3D code data

******************************

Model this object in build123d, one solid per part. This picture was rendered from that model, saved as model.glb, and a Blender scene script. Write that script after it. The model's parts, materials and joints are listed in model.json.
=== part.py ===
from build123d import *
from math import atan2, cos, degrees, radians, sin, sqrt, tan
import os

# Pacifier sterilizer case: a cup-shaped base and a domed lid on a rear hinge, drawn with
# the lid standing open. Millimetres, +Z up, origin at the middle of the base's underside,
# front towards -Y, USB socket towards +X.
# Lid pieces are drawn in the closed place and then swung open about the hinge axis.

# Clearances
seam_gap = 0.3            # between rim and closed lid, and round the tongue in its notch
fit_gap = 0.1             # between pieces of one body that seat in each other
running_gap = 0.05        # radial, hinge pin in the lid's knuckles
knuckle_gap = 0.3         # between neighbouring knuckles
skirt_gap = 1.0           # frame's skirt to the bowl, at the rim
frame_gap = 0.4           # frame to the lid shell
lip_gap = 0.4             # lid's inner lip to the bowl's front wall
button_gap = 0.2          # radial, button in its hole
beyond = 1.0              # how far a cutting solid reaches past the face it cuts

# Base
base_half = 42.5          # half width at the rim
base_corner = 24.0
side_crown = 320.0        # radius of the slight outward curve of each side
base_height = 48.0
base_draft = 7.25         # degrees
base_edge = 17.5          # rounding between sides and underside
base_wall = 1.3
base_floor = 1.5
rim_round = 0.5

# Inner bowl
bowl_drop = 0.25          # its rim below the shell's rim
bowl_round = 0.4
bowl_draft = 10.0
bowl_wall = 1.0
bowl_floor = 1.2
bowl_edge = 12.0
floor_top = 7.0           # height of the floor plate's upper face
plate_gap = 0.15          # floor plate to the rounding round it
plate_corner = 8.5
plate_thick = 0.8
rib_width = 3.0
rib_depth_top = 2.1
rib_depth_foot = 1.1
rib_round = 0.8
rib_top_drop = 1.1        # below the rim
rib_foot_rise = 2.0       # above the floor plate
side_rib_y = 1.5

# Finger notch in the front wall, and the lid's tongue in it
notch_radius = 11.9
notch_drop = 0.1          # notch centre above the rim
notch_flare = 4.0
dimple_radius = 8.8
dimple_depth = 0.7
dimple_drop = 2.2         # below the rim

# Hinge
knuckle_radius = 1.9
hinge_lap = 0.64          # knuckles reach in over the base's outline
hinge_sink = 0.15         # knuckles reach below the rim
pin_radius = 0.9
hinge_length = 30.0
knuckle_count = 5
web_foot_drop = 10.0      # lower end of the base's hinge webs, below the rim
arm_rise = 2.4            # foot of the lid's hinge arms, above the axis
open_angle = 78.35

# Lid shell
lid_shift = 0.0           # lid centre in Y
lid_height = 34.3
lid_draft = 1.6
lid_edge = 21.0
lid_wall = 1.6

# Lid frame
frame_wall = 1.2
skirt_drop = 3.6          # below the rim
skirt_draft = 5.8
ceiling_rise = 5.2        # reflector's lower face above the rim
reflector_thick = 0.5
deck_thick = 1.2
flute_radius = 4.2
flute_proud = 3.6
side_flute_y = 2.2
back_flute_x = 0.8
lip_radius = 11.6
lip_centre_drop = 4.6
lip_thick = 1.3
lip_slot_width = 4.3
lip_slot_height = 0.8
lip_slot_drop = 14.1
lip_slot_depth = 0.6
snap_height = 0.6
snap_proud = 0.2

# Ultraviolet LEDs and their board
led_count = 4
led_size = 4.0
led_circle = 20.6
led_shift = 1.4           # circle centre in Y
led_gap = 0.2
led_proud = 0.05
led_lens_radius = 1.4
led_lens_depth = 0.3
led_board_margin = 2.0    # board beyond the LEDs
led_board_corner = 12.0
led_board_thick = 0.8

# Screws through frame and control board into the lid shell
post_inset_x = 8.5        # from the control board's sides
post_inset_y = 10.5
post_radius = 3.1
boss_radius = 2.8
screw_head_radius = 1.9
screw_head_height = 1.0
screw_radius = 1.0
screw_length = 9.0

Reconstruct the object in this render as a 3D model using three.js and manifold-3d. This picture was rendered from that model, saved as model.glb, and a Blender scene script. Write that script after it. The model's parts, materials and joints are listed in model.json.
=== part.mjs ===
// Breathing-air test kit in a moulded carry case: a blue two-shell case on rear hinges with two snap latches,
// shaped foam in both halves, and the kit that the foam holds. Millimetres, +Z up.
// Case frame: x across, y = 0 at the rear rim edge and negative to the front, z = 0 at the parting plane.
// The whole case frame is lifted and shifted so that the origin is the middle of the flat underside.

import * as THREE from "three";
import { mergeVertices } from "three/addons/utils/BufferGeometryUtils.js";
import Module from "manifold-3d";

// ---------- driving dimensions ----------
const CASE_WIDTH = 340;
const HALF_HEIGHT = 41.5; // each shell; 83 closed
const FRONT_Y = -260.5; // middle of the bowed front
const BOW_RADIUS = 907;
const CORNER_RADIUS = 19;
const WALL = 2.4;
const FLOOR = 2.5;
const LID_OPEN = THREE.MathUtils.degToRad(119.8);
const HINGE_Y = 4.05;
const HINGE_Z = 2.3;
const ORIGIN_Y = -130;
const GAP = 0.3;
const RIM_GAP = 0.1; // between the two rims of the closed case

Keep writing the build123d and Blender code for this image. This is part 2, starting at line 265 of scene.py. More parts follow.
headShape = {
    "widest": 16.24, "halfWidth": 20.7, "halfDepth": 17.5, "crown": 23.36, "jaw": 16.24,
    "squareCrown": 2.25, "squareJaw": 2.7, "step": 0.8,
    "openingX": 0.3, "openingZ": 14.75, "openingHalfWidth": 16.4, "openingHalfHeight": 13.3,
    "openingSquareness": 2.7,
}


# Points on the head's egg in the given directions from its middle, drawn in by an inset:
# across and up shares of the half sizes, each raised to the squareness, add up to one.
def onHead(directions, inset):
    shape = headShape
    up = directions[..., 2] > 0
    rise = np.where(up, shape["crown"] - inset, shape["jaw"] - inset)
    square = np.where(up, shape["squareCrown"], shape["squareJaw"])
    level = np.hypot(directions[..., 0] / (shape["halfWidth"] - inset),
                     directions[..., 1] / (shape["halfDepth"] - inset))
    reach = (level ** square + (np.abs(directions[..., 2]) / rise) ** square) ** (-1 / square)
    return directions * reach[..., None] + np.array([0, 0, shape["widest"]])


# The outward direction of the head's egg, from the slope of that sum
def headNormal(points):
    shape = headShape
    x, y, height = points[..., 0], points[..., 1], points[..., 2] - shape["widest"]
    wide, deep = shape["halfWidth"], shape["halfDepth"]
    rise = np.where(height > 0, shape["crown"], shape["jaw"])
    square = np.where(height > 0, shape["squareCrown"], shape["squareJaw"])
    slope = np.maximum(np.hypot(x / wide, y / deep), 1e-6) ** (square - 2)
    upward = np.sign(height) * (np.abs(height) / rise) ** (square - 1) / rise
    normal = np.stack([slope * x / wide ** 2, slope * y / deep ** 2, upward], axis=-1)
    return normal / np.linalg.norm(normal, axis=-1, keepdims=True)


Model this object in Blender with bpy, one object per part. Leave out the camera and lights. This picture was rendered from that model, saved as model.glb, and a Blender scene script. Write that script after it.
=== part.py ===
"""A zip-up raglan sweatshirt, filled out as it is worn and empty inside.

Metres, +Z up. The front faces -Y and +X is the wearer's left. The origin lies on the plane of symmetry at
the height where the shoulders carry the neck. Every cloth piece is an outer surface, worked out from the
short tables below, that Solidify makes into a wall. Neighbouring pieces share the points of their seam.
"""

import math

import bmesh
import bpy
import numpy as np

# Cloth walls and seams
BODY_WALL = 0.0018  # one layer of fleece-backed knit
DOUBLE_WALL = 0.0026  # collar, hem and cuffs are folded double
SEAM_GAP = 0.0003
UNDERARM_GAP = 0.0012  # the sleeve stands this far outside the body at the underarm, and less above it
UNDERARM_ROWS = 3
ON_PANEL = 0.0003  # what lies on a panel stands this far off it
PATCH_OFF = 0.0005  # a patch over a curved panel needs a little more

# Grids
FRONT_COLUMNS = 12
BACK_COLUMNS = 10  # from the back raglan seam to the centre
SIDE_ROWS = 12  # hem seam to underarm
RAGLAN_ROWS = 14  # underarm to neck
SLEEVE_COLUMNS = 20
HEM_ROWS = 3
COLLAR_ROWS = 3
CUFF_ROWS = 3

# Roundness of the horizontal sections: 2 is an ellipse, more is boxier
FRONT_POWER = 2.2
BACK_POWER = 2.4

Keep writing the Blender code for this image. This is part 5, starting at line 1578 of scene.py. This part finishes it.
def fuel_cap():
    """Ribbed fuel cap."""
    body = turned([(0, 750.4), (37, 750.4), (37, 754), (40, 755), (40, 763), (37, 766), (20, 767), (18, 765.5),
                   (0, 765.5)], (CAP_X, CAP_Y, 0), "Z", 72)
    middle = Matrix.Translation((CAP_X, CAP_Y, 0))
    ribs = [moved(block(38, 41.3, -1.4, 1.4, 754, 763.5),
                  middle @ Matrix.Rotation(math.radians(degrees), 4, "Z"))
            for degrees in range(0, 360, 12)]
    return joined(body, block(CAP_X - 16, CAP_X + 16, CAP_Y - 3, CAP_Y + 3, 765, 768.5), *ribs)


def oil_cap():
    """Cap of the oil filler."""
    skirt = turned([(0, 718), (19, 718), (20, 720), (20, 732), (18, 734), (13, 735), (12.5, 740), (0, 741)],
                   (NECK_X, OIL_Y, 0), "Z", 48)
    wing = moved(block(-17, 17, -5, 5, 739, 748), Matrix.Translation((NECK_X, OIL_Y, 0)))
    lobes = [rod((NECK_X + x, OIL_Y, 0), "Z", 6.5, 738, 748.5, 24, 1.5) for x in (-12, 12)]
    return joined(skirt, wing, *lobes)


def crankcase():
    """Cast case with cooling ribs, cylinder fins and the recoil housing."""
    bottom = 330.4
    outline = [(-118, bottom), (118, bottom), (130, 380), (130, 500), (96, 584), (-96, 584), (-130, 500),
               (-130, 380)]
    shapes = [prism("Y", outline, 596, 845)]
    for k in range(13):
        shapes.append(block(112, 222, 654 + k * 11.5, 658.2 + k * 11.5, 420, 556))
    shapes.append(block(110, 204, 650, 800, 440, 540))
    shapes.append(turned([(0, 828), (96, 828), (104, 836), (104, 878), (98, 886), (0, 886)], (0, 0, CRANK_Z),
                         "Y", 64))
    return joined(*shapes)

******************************

**To be done**
Say how many lines of the data include the string "parts". Nothing other than the number should be given.

**Finished exercise**
3